◆ **WRITTEN INSTRUCTION**
Take the line that contains "bpy.context.view_layer.update()" and every line after it in the material below, and quote them exactly.

◆ **SOURCE MATERIAL**
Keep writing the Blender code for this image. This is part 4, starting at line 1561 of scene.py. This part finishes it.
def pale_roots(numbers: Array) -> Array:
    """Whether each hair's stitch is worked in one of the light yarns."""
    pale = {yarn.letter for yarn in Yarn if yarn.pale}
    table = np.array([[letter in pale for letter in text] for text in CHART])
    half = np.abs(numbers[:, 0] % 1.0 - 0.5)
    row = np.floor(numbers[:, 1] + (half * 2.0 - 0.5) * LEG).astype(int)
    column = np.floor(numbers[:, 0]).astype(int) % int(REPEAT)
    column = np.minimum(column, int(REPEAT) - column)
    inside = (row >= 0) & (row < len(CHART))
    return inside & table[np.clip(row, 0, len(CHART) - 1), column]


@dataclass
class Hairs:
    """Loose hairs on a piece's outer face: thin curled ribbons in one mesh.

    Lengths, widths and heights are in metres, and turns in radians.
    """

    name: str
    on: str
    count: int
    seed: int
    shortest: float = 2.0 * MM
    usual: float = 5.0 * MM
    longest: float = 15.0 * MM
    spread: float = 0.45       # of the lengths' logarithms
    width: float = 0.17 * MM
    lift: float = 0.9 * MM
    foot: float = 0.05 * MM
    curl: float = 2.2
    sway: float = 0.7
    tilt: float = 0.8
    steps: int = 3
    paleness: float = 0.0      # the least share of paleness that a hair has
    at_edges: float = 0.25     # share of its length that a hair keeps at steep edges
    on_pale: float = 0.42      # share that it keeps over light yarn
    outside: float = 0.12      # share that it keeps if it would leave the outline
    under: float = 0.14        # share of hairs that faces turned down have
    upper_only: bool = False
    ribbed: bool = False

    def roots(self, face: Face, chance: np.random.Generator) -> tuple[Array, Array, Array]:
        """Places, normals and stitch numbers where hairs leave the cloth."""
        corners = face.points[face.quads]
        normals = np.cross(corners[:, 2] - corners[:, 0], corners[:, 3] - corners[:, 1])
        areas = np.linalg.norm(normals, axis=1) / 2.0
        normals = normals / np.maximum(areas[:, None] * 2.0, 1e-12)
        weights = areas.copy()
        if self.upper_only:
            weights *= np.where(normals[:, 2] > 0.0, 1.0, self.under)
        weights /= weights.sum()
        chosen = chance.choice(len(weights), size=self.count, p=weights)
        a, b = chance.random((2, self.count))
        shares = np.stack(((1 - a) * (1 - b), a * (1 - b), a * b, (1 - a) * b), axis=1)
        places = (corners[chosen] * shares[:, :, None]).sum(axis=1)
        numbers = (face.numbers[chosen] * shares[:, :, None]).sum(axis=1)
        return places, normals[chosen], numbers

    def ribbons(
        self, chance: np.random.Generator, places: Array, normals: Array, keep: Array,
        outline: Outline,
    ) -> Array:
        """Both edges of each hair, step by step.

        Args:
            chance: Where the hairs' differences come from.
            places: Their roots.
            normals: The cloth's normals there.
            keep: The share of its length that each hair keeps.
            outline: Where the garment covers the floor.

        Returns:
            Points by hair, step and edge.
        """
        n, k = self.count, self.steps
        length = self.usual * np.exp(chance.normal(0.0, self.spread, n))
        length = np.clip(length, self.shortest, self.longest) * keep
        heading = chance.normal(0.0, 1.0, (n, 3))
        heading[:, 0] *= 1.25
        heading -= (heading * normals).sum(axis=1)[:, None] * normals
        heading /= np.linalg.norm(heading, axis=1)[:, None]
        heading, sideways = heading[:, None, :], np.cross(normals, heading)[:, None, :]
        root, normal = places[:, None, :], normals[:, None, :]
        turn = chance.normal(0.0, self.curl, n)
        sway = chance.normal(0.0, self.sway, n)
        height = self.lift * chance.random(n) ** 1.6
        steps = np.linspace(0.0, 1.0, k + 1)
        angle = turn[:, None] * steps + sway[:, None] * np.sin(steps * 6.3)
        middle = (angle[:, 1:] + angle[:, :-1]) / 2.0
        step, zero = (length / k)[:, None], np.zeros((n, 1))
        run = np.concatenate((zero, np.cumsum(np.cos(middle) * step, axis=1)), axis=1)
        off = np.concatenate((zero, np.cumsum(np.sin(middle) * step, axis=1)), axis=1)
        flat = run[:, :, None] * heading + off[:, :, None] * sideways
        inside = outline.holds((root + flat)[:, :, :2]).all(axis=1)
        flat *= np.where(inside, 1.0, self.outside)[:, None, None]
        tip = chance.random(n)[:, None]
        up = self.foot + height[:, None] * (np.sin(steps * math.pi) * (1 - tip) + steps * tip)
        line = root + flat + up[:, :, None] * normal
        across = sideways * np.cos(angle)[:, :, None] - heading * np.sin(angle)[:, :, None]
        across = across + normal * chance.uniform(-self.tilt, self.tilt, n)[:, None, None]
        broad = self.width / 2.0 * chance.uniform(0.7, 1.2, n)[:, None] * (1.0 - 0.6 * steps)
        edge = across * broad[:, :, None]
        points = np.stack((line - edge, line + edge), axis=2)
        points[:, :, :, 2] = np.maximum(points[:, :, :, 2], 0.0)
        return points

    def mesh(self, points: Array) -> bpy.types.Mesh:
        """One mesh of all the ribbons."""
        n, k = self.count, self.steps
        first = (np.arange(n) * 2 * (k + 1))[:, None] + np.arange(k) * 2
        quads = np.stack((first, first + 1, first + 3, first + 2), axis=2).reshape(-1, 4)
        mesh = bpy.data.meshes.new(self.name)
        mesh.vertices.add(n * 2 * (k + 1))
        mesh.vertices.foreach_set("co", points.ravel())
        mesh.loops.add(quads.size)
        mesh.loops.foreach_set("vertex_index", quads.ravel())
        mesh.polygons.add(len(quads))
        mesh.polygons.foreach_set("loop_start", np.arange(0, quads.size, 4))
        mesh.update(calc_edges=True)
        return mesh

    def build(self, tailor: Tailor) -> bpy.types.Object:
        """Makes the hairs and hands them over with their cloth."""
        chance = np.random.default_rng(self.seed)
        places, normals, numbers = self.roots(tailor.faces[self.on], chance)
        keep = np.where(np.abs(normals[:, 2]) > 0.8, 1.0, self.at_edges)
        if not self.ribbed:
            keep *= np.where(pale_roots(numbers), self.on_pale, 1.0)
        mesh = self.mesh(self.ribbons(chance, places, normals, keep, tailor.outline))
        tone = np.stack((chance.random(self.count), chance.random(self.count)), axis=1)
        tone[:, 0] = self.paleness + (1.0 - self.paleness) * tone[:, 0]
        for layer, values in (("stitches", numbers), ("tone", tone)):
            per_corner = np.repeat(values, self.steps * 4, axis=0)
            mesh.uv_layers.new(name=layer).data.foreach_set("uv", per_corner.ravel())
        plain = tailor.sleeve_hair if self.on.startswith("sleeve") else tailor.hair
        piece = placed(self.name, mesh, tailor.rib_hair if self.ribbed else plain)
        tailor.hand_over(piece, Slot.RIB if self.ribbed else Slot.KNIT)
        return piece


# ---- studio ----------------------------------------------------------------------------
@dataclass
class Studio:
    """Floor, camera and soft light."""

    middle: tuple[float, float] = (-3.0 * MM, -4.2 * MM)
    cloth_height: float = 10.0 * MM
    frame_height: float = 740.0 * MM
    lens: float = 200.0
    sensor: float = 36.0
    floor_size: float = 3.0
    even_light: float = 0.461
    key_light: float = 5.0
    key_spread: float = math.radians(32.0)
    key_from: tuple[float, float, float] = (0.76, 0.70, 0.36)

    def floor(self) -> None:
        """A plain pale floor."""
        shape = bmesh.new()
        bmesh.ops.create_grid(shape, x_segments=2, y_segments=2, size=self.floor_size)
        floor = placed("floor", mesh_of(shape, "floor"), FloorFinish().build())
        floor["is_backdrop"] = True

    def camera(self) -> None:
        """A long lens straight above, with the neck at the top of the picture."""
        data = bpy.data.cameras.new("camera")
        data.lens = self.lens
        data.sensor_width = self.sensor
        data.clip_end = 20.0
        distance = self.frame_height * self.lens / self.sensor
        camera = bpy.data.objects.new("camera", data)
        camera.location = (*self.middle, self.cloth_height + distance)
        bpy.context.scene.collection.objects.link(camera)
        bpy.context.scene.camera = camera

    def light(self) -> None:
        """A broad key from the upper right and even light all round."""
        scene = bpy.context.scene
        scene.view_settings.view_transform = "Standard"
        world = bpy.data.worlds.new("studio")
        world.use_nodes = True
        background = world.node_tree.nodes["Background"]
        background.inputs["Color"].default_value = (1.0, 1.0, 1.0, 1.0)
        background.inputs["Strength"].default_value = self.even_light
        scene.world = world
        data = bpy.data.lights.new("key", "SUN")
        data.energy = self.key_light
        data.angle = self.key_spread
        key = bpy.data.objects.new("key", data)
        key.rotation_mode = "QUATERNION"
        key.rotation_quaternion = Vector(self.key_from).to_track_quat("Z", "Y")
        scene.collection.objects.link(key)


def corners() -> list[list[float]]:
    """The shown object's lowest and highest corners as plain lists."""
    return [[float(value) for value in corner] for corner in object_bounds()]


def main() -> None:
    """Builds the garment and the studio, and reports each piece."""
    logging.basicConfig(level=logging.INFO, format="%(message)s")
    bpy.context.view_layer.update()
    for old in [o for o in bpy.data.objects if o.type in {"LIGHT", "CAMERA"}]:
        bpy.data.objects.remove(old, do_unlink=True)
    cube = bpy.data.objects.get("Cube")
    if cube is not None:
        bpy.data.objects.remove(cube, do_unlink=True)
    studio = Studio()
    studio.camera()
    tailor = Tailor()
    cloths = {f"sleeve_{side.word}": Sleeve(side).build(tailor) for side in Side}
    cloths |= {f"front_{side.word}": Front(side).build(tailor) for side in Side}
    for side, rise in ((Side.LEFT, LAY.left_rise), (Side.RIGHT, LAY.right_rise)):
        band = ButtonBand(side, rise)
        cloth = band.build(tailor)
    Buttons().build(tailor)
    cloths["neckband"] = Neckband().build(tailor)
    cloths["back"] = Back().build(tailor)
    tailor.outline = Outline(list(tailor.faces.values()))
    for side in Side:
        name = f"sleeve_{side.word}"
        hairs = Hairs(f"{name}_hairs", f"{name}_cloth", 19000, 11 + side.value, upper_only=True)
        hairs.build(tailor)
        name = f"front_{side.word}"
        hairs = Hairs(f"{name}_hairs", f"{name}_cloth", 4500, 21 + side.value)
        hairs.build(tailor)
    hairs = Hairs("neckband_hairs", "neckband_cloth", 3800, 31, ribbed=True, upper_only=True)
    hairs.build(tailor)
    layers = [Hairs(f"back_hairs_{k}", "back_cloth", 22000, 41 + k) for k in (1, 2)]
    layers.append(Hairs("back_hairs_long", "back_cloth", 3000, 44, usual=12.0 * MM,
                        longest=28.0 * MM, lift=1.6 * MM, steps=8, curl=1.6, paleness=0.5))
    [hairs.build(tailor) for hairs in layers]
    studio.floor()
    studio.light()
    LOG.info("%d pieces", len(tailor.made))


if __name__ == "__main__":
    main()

◆ **OUTPUT FOR THIS TASK**
    bpy.context.view_layer.update()
    for old in [o for o in bpy.data.objects if o.type in {"LIGHT", "CAMERA"}]:
        bpy.data.objects.remove(old, do_unlink=True)
    cube = bpy.data.objects.get("Cube")
    if cube is not None:
        bpy.data.objects.remove(cube, do_unlink=True)
    studio = Studio()
    studio.camera()
    tailor = Tailor()
    cloths = {f"sleeve_{side.word}": Sleeve(side).build(tailor) for side in Side}
    cloths |= {f"front_{side.word}": Front(side).build(tailor) for side in Side}
    for side, rise in ((Side.LEFT, LAY.left_rise), (Side.RIGHT, LAY.right_rise)):
        band = ButtonBand(side, rise)
        cloth = band.build(tailor)
    Buttons().build(tailor)
    cloths["neckband"] = Neckband().build(tailor)
    cloths["back"] = Back().build(tailor)
    tailor.outline = Outline(list(tailor.faces.values()))
    for side in Side:
        name = f"sleeve_{side.word}"
        hairs = Hairs(f"{name}_hairs", f"{name}_cloth", 19000, 11 + side.value, upper_only=True)
        hairs.build(tailor)
        name = f"front_{side.word}"
        hairs = Hairs(f"{name}_hairs", f"{name}_cloth", 4500, 21 + side.value)
        hairs.build(tailor)
    hairs = Hairs("neckband_hairs", "neckband_cloth", 3800, 31, ribbed=True, upper_only=True)
    hairs.build(tailor)
    layers = [Hairs(f"back_hairs_{k}", "back_cloth", 22000, 41 + k) for k in (1, 2)]
    layers.append(Hairs("back_hairs_long", "back_cloth", 3000, 44, usual=12.0 * MM,
                        longest=28.0 * MM, lift=1.6 * MM, steps=8, curl=1.6, paleness=0.5))
    [hairs.build(tailor) for hairs in layers]
    studio.floor()
    studio.light()
    LOG.info("%d pieces", len(tailor.made))


if __name__ == "__main__":
    main()